Lack of toilets blights young lives

A child in Kampala, Uganda.

A child carries water through the slum of Kifumbira, a maze of garbage, unplanned housing, mud and human waste which flows through makeshift drains in the Kawempe District of Uganda's capital city Kampala.

There are few toilets in Kawempe. Sanitary facilities are deemed to be a waste of money-earning space by most landlords and the few that do serve the sprawling slum are simply holes overflowing with human waste and maggots. No flush, no porcelain seat to sit on, no toilet paper. No soap, no water. Just a hole.

With nowhere else to go, most inhabitants of Kawempe are forced to simply defecate on the ground among their houses or into a bag which gets thrown into the nearest gutter.

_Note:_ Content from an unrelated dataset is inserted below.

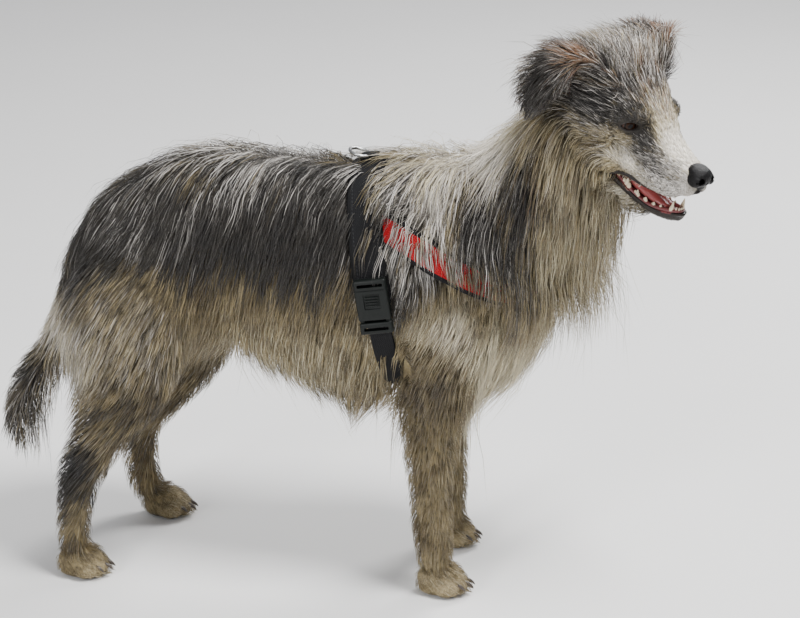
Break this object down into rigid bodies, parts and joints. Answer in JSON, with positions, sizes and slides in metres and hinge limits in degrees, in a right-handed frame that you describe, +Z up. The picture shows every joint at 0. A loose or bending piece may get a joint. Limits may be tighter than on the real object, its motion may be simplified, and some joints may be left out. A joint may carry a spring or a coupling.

In Kifumbira, a slum in the Kawempe Division of Kampala, there are only four toilets for every 2,000 people. Area Councillor, Ssempiri Henry says that in Kifumbira alone at least three children die from diseases related to unsafe water and sanitation every month. Many others get very sick, mostly with chronic diarrhea, on a regular basis.

“On average three children die from diarrhoea and dysentery every month. The mortality rate is very high in our area, because of poor sanitation. There are cases of diarrhea every day.”

Most latrines in the slum are of a poor standard. They are usually full and therefore out of use, because the community members lack the money to empty them. The toilets require a vehicle to come into the slums and and empty them. With such a large population using so few toilets, they get filled up very quickly. And so the latrines are not used, and people practice open defecation, meaning the entire slum is contaminated with human waste.